The Dallas Museum of Art voluntarily returned an ancient marble mosaic in its collection to Turkey on Monday, after determining that the work - which dates from A.D. 194 and shows Orpheus taming animals with his lyre - was probably stolen years ago from a Turkish archaeological site.
The decision, part of a new plan by the museum to court exchange agreements with foreign institutions more actively, comes at a time when the Turkish government has become more aggressive in seeking antiquities it believes were looted from its soil. In recent months it has pressed the Metropolitan Museum of Art and several other museums around the world to return objects and, to increase its leverage, it has refused loan requests to some.
The Met says that the objects sought by Turkey were legally acquired in the European antiquities market in the 1960s before being donated to the museum in 1989.
Other museums have accused Turkey of undue intimidation. Last year the Pergamon Museum in Berlin returned a 3,000-year-old sphinx, which Turkey said had been taken to Germany for restoration in 1917. But German officials say Turkey has continued to deny loans of objects for exhibitions because of claims to other objects in the Pergamon collection.
The Dallas mosaic, bought at auction at Christie’s in 1999 for $85,000, is thought to have once decorated the floor of a Roman building near Edessa, in what is now the area around the city of Sanliurfa in southeastern Turkey. Edessa developed alliances with Rome from the time of Pompey and was sacked under the rule of the emperor Trajan.

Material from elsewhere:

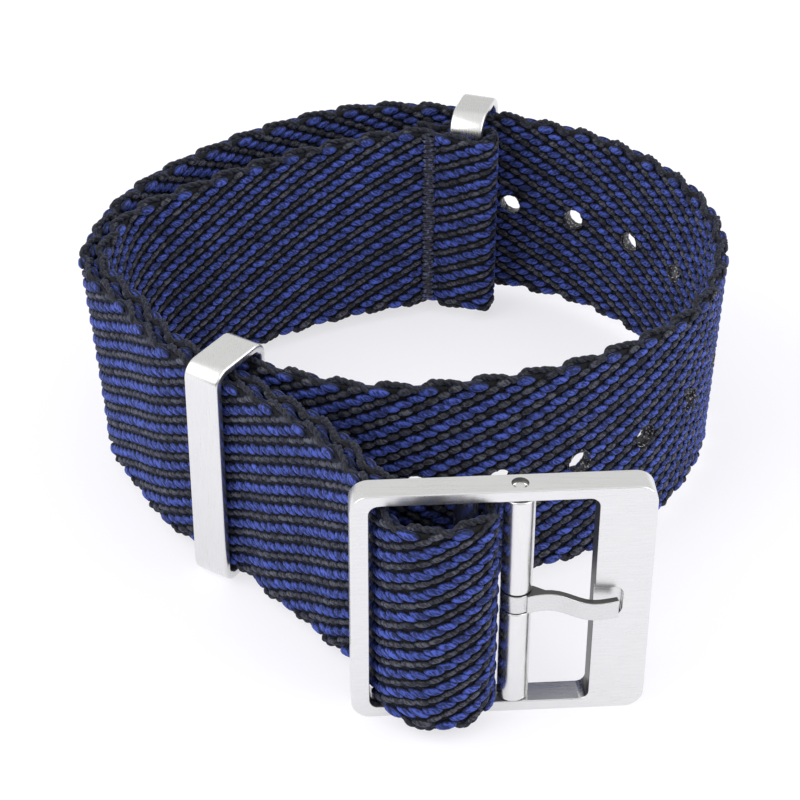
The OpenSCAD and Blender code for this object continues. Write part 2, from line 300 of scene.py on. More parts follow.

Maxwell L. Anderson, the director of the museum in Dallas, said that when he took over at the beginning of 2012, he asked antiquities curators to identify objects that might have provenance problems.
“What I didn’t want to happen here was a succession of slow-motion claims coming at us,” he said in an interview. As part of the review, the museum has also transferred legal ownership of several objects to Italy, including a pair of Etruscan shields and three kraters, or earthenware vessels used to mix wine and water.
Turkish officials had been searching for the Orpheus mosaic for some time, Mr. Anderson said. “For whatever reason, they hadn’t found their way to the Christie’s catalog or to us,” he said.
When the museum contacted Turkey earlier this year to say that it had doubts about the mosaic, whose existence seems not to have been cited in publications before its inclusion in the Christie’s catalog, Turkish officials provided photographs of a looted site near Edessa whose physical characteristics closely matched those of the mosaic.
“I saw that, and even as a novice, I said: ‘Done,’ ” Mr. Anderson said.
Cemalettin Aydin, the consul general of Turkey in Houston, who along with other Turkish officials took possession of the mosaic at a ceremony in Dallas on Monday morning, said in prepared remarks that he applauded the museum’s “unwavering ethical stance.” He added that the restitution would lead to an active loan arrangement between Turkey and the Dallas museum. The museum has no Anatolian collection to speak of, and so the hope is that the agreement with Turkey will allow Dallas to organize ambitious exhibitions of work lent from that region.
The return of the mosaic is the first official act of the museum’s new international loan initiative, called DMX, which seeks agreements with foreign museums to share objects and to collaborate on conservation projects, exhibitions and educational programs.